10 April, 2012

(Audiobook) Review - Assassin's Apprentice by Robin Hobb

This is another one of those, how-can-you-call-yourself-a-fantasy-fan-without-reading series. I really am sorry I waited this long because I loved it and can't wait for more...good thing there are 10 more and counting set in the Realm of the Elderlings.

That's not to say I loved it from the beginning, however. I had a bit of a hard time getting into Assassin's Apprentice [US] [UK-Kindle £1.99] [Kindle], but that could also be the fact that I had a hard time with the narrator of the audiobook at first. By the end, I actually found it quite fitting.

Assassin's Apprentice is the first book in the Farseer Trilogy. The Farseer's are a ruling family in the land of the Six Duchies and the book is told from the perspective of Fitz Chivalry, the bastard of Prince Chivalry Farseer.

Everyone knows he's the bastard, his name even connotes such, but he has an uncanny resemblance to his father. Also, no one really knows what to do about the bastard until King Shrewd Farseer decides to put him to good use by putting him to work as the title of the book suggests.

As an assassin for the king, Fitz learns about herbs and languages, stealth and subterfuge. He's given tasks that test his skills such as stealing certain artifacts and then putting them back without being seen.

The setup of the book works really well to build up the world without slowing down the action too much. It's told essentially as Fitz Chivalry writing his memoirs. Each chapter begins with some information about the world, the politics, the peoples of or around the Six Duchies, among other things. Following this, the story resumes as if we're right there with Fitz as he is experiencing things.

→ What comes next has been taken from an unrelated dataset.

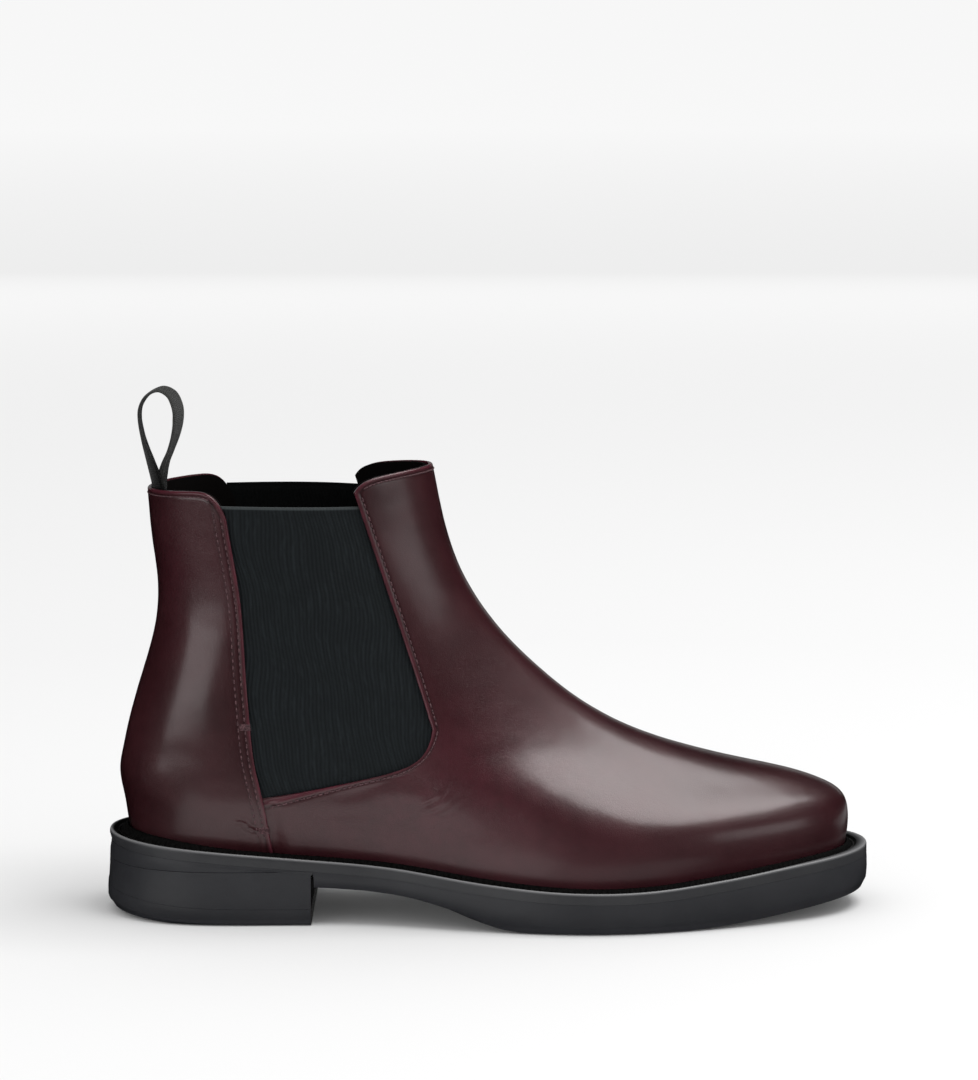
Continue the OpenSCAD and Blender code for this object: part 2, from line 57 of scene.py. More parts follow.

In this way, the world becomes a rich tapestry you can't help but feel yourself a part of. The world expands while we continue to see the important role (and roles) that the bastard is beginning to play.

As I talk about this book now, Assassin's Apprentice wasn't nearly as exciting as I thought it would be going into it. We learn a lot about the world, the history, the relationships and the assassin work is really just a small part.

Then again, the story is much more than I ever thought it would be. It's more than just assassins, it's a rich story with a huge history that's told impeccably. Hobb is a master at leading you to expect one thing while her real plans come out of left field...and yet are so obvious at the same time.

4 out of 5 Stars (Loved it!)

Farseer Trilogy
Assassin's Apprentice (1995)
Royal Assassin (1996)
Assassin's Quest (1997)

Liveship Traders Trilogy
Ship of Magic (1998) 
Mad Ship (1999) 
Ship of Destiny (2000)

The Tawny Man Trilogy 
Fool's Errand (2002) 
Golden Fool (2003) 
Fool's Fate (2003)

Rain Wilds Chronicles

Dragon Keeper (2009) 
Dragon Haven (2010) 
City of Dragons (February 2012) 
Blood of Dragons (February 2013)

5 comments:

Bob (Beauty in Ruins) said...

Hobb is a very different sort of fantasy writer . . . she's very smart, very clever, and not afraid to challenge the reader. She demands a sort of patience and attention span that's definitely above what's required by the usual fantasy fare.

I found this a hard series to get into as well, but once I settled in I was hooked.

Bryce L. said...

Well said, I'm looking forward to the rest of the trilogy and more.

Josh (Fixed on Fantasy) said...

Sounds like Jon Snow mixed with Kylar Stern!

Spaz said...

I've yet to read the Rainwild Chronicles because I no longer read a series that isn't completely published (though I may buy them before then), but Hobb is probably my favorite author. If you can read this book, and the next two, and not love Fitz then I'm pretty certain you have no soul.

Brenda said...

This is one of my favorite series. I think I liked the Liveship Traders trilogy a little bit more even, but I'm the odd reader out on that one, from what I've seen.